Appendix B. Decommissioning Breakdown

Appendix B.1. Project Management

The project execution plan sets out the overall project management approach to the D&A execution plan and further details relevant additions specific to the decommissioning scope. The D&A scope is managed following the applicable local regulations, standards, and guidelines [39,40,41].

Appendix B.2. Post-CoP Running Costs

Post cessation of production (CoP) running costs refer to operational expenditure after termination of production on a platform but does not mean that all activity on the platform has stopped—all major mazards must be removed to ALARP, such as isolation of wells and removal of hydrocarbons [42,43,44]. This work breakdown structure is considered completed once the topsides are removed. Costs which are included may be onshore and offshore support teams, diesel and other fuels, integrity management, inspection and maintenance activities, and other costs associated with the routine management of the assets such as power, water, logistics, and accommodation costs. The requirement for any idle phase should be fully assessed during the early stage of any project and if it is selected, running costs during the period post-CoP will vary depending primarily on the duration of any lighthouse mode (referred to as idle phase). In the initial period post-CoP, there would be platform visits required to manage the safety and environmentally critical elements required to be maintained, such as navigation lighting, platform evacuation equipment (life rafts, etc.), and any life support systems and necessary utilities. As the time from CoP increases, deterioration in the asset’s physical conditions also increases, and additional consideration needs to be factored into operating expenditure (OPEX) running costs. The risk to structural integrity also increases as the time from CoP extends, leading to an additional risk assessment being required in advance of any scheduled or unscheduled maintenance visits.

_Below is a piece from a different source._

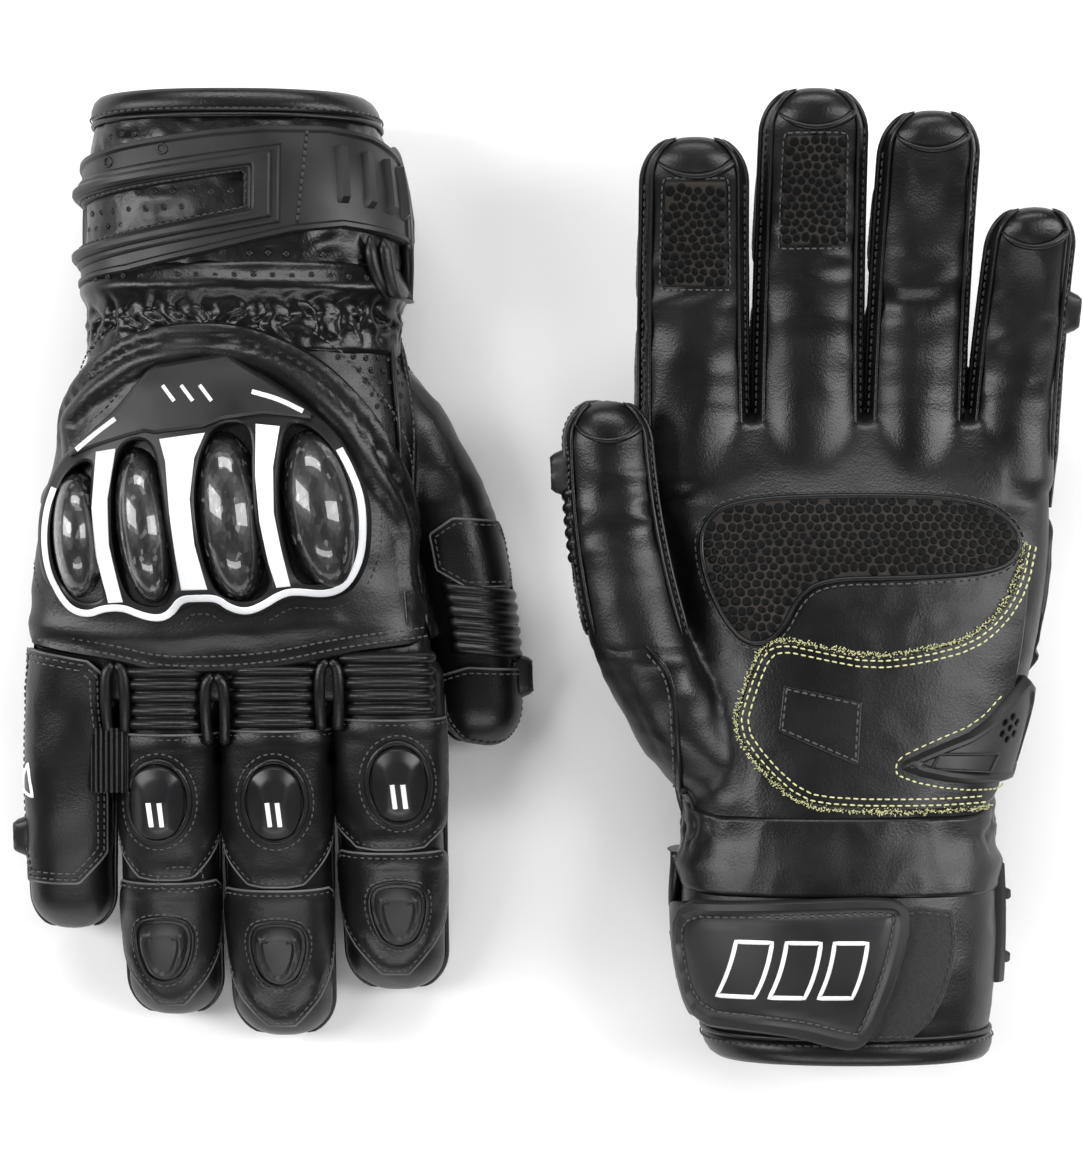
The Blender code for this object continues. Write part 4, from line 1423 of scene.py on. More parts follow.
STRAP_EDGE = ((-33.0, -17.6), (-10.0, -16.0), (17.6, -14.8), (22.0, -16.6), (24.0, -20.6), (19.0, -38.0),
              (13.6, -52.0), (10.6, -54.6), (5.9, -55.0), (-8.8, -50.6), (-33.0, -49.0))


def add_strap():
    """The strap's moulded end, with the hook side under it and three outlined marks."""
    outline = CUFF.seen(STRAP_EDGE, True)
    side = [float(CUFF.half_at(v)) * 1.452 for v in (-49.6, -17.4)]
    outline[0], outline[-1] = (side[1], -17.4), (side[0], -49.0)
    loop = curved(outline, True, 1.2, 2)
    ring = ring_of(loop)

    def top(points):
        lip = distance_to(points, ring, True)
        return 4.2 + 0.8 * smooth(3.4, 2.6, lip) - 0.5 * smooth(5.4, 4.6, lip) * smooth(3.2, 3.8, lip)

    guides = [inset(ring, d) for d in (2.6, 3.4, 4.4, 5.2)]
    body = plate(loop, top, (), 2.4, ((0.0, 1.2), (0.35, 0.4), (1.0, 0.0)), 1.5, guides)
    emit("strap_plate", body.wrapped(CUFF), "rubber", "strap", ("strap",), 40)
    hooks = plate(inset(ring, 0.3), level(1.5), (), 2.4, ((0.0, 0.0), (0.8, 0.25)), 1.8)
    emit("strap_hooks", hooks.wrapped(CUFF), "pile", "strap")
    row = stitches(inset(ring, 4.3), *STRONG_ROW, 3.85, True)
    emit("strap_stitching", row.wrapped(CUFF), "thread_grey", "strap")
    marks = Work()
    for x in (-24.0, -12.0, 0.0):
        frame_loop = CUFF.seen(((x, -41.0), (x + 8.5, -41.0), (x + 12.5, -27.0), (x + 4.0, -27.0)), True)
        marks.join(ribbon(ring_of(resampled(frame_loop, 1.0, True)), 1.1, 0.35, level(4.2), True))
    emit("strap_marks", marks.wrapped(CUFF), "white", "strap", (), 40)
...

Appendix B.3. Well Decommissioning

The well decommissioning does not form part of this article. For reference, in the OEUK guidelines, it is defined as the permanent isolation of any rock formations with flow potential and the restoration of the seabed to its previous status, with three phases [41,42,43,44,45,46]:
  • Permanent isolation of the reservoir.
  • Permanent isolation of any intermediate zones with flow potential. This phase is considered complete when all required barriers are in place.
  • A well is considered fully decommissioned after removing the wellhead and conductor, the well origin at the surface is removed, and the well will never be reused or entered again.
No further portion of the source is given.